Entered December 2024

fing blank

 

Presumed lost

Oil on canvas

54.2 x 43.3 cm

 

PROVENANCE

Paris, collection of Victor Amadeus, prince de Carignan (1709-1741). His sale, June 18 ff, 1742, lot 163: “Un Tableau sur toile, de vingt pouces de haut, sur seize pouces de large, répresentant une jeune fille, par Vatto.” Not sold.

Paris, sale, July 30ff, 1742, collection of the Prince Carignan, unnumbered lot [lot 32]: “Un Tableau sur toile, de vingt pouces de haut, sur seiz pouces de large, répresentant une jeune fill, par Vatto.” Sold for 50 livres according to an annotated sale catalogue in the Philadelphia Museum of Art.

 

SELECT BIBLIOGRAPHY

Ferré, Watteau (1972), cat. X 52.

 

REMARKS

This painting has not been discussed by Watteau scholars. Although we have no documentation regarding it—no descriptions or engravings of it, no trace of later provenance—there still is good reason to believe that such a painting existed.

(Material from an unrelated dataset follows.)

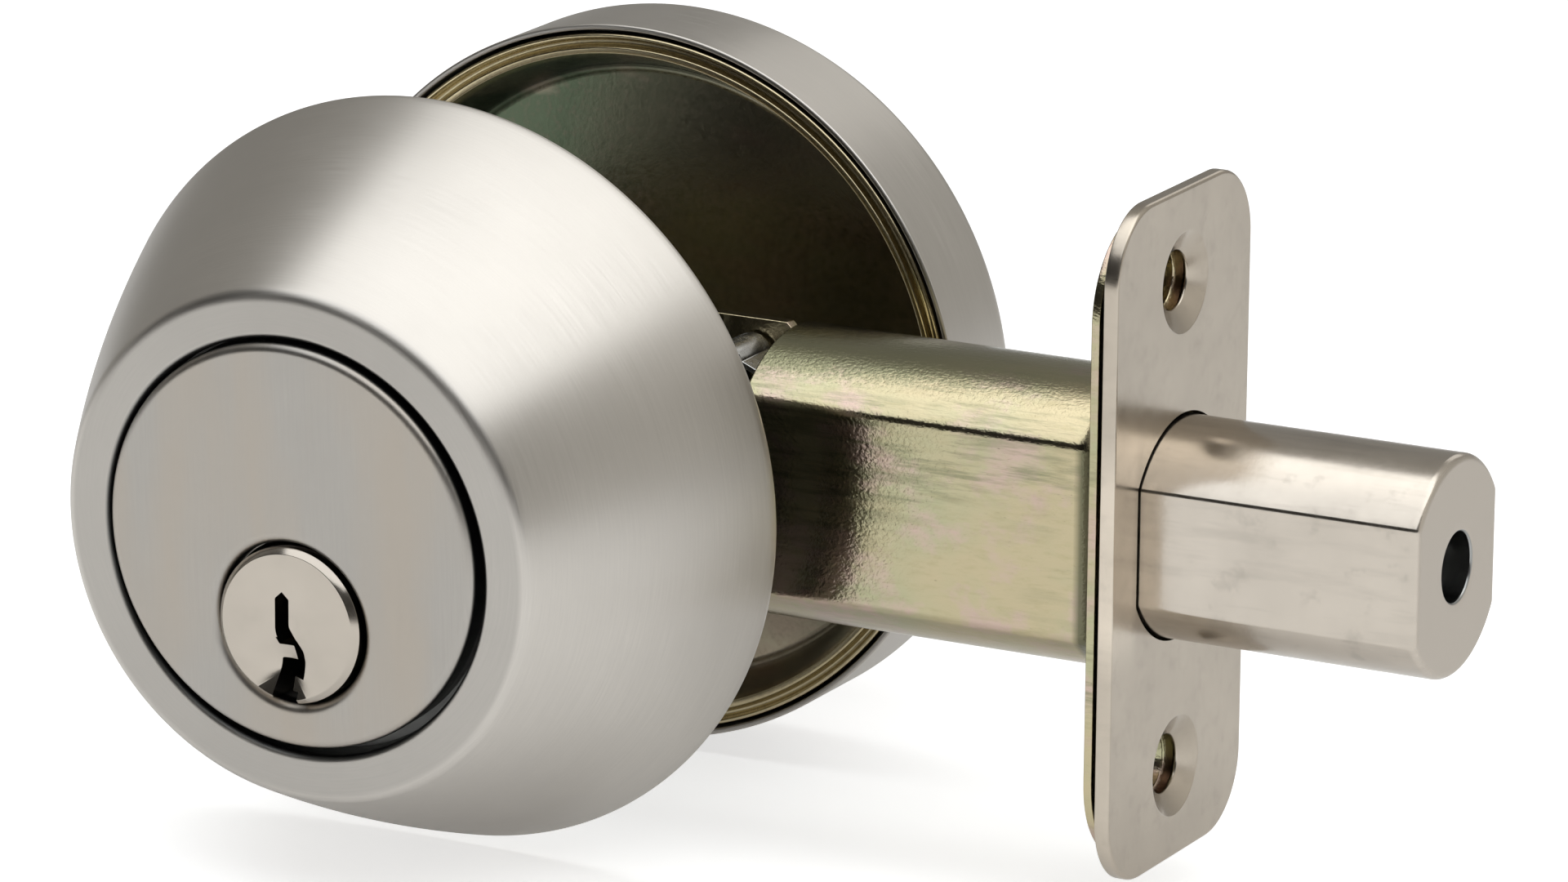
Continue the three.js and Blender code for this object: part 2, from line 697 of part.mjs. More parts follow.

The prince de Carignan had close ties to Watteau and his circle: his mother was the comtesse de Verrue, the famed blue stocking and art collector who was a major patron of works by Watteau and his circle, and the count himself is recorded as owning a four-part screen that was included in the Jullienne Oeuvre gravé. Moreover,his Jeune fille was sold in 1742, only some two decades after Watteau’s death, close enough in time to preclude the likelihood that this was a false attribution of the sort that would soon be flooding the Paris art market. He did own some works attributed to the school of Watteau, but these were carefully ascribed as such.

What was the Jeune fille like? Was it a commissioned portrait or was it a study of a young model? Was it full or half length? What age was she, and were there accessories such as a book, a toy, or flowers? These are unanswerable questions. Unfortunately, the painter’s oeuvre offers insufficient guidance.